* Exercise instructions:
Copy out all lines carrying the word "materials".
##########
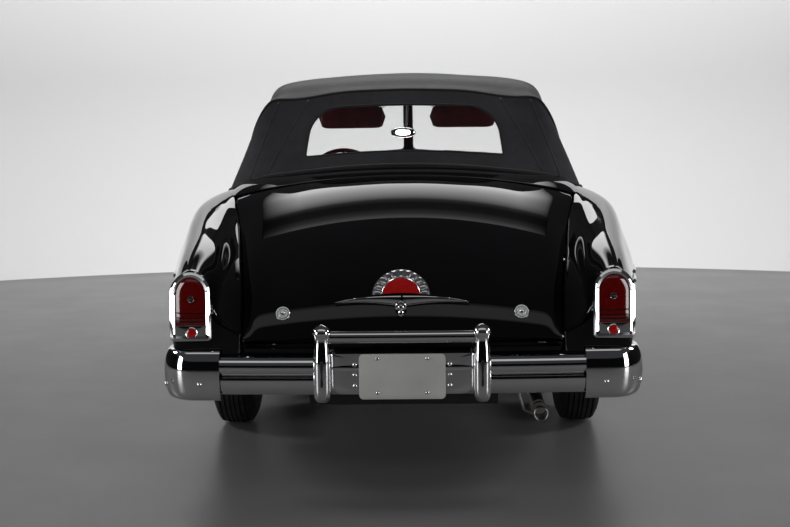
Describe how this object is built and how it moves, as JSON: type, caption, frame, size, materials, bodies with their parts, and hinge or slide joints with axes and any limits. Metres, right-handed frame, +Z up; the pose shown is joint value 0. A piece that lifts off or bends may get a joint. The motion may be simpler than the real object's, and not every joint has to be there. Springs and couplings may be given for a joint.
{
  "type": "convertible car",
  "caption": "Mid-century two-door convertible car with its cloth top up, a rounded body, opening doors, hood and deck lid, and steered, rolling wheels.",
  "frame": {"origin": "on the ground under the middle of the car, at the bottom centre of its bounding box", "axes": "+Z up, -Y towards the nose, +Y towards the tail, +X to the car's left side"},
  "size_m": [1.9652, 5.2516, 1.5739],
  "materials": {
    "body_paint": "deep gloss black enamel",
    "canvas": "matte black woven top cloth",
    "window_glass": "clear polished glass",
    "chrome": "polished chrome plate",
    "wheel_chrome": "chromed cover on painted steel rim",
    "tyre": "matte black rubber",
    "chassis_black": "satin black chassis paint",
    "exhaust_steel": "bare steel, slightly tarnished",
    "engine_iron": "painted cast iron",
    "seat_leather": "maroon leather",
    "carpet": "dark maroon carpet over steel",
    "dash_paint": "satin maroon enamel",
    "wheel_plastic": "glossy maroon plastic",
    "lamp_red": "red lens in a chrome bezel",
    "lamp_glass": "fluted clear lens"
  },
  "bodies": {
    "chassis": {"column": "wheel_plastic", "cowl": "body_paint", "dashboard": "dash_paint", "deck_surround": "body_paint", "engine": "engine_iron", "exhaust": "exhaust_steel", "fixed_glass": "window_glass", "floor_pan": "carpet", "frame": "chassis_black", "front_bumper": "chrome", "front_fender_left": "body_paint", "front_fender_right": "body_paint", "front_panel": "body_paint", "front_seat": "seat_leather", "front_suspension": "chassis_black", "fuel_tank": "chassis_black", "grille": "chrome", "headlamps": "lamp_glass", "radiator": "chassis_black", "rear_axle": "chassis_black", "rear_bumper": "chrome", "rear_quarter_left": "body_paint", "rear_quarter_right": "body_paint", "rear_seat": "seat_leather", "rear_window": "window_glass", "sill_left": "body_paint", "sill_right": "body_paint", "soft_top": "canvas", "tail_lamps": "lamp_red", "tail_panel": "body_paint", "windshield_frame": "chrome"},
    "door_left": {"door_left": "body_paint", "door_glass_left": "window_glass"},
    "door_right": {"door_right": "body_paint", "door_glass_right": "window_glass"},
    "hood": {"hood": "body_paint"},
    "deck_lid": {"deck_lid": "body_paint"},
    "steering_wheel": {"steering_wheel": "wheel_plastic"},
    "knuckle_left": {"knuckle_left": "chassis_black"},
    "knuckle_right": {"knuckle_right": "chassis_black"},
    "front_wheel_left": {"tyre_front_left": "tyre", "wheel_front_left": "wheel_chrome"},
    "front_wheel_right": {"tyre_front_right": "tyre", "wheel_front_right": "wheel_chrome"},
    "rear_wheel_left": {"tyre_rear_left": "tyre", "wheel_rear_left": "wheel_chrome"},
    "rear_wheel_right": {"tyre_rear_right": "tyre", "wheel_rear_right": "wheel_chrome"}
  },
  "joints": [
    {"name": "steer_left", "type": "hinge", "parent": "chassis", "child": "knuckle_left", "pos_m": [0.64, -1.75, 0.352], "axis": [0, 0, 1], "range_deg": [-31, 31]},
    {"name": "steer_right", "type": "hinge", "parent": "chassis", "child": "knuckle_right", "pos_m": [-0.64, -1.75, 0.352], "axis": [0, 0, 1], "range_deg": [-31, 31]},
    {"name": "roll_front_left", "type": "hinge", "parent": "knuckle_left", "child": "front_wheel_left", "pos_m": [0.743, -1.75, 0.352], "axis": [1, 0, 0], "continuous": true},
    {"name": "roll_front_right", "type": "hinge", "parent": "knuckle_right", "child": "front_wheel_right", "pos_m": [-0.743, -1.75, 0.352], "axis": [1, 0, 0], "continuous": true},
    {"name": "roll_rear_left", "type": "hinge", "parent": "chassis", "child": "rear_wheel_left", "pos_m": [0.762, 1.247, 0.352], "axis": [1, 0, 0], "continuous": true},
    {"name": "roll_rear_right", "type": "hinge", "parent": "chassis", "child": "rear_wheel_right", "pos_m": [-0.762, 1.247, 0.352], "axis": [1, 0, 0], "continuous": true},
    {"name": "door_left_hinge", "type": "hinge", "parent": "chassis", "child": "door_left", "pos_m": [0.976, -0.88, 0.6], "axis": [0, 0, -1], "range_deg": [0, 65]},
    {"name": "door_right_hinge", "type": "hinge", "parent": "chassis", "child": "door_right", "pos_m": [-0.976, -0.88, 0.6], "axis": [0, 0, 1], "range_deg": [0, 65]},
    {"name": "hood_hinge", "type": "hinge", "parent": "chassis", "child": "hood", "pos_m": [0, -1.04, 1.074], "axis": [-1, 0, 0], "range_deg": [0, 46]},
    {"name": "deck_lid_hinge", "type": "hinge", "parent": "chassis", "child": "deck_lid", "pos_m": [0, 1.475, 1.1215], "axis": [1, 0, 0], "range_deg": [0, 60]},
    {"name": "steering_wheel_turn", "type": "hinge", "parent": "chassis", "child": "steering_wheel", "pos_m": [0.365, -0.468, 0.9383], "axis": [0, 0.9419, 0.336], "range_deg": [-527, 527]}
  ],
  "couplings": [
    {"joint": "steer_right", "follows": "steer_left", "ratio": 1},
    {"joint": "steering_wheel_turn", "follows": "steer_left", "ratio": 17}
  ]
}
##########
* Answer for this exercise:
Describe how this object is built and how it moves, as JSON: type, caption, frame, size, materials, bodies with their parts, and hinge or slide joints with axes and any limits. Metres, right-handed frame, +Z up; the pose shown is joint value 0. A piece that lifts off or bends may get a joint. The motion may be simpler than the real object's, and not every joint has to be there. Springs and couplings may be given for a joint.
  "materials": {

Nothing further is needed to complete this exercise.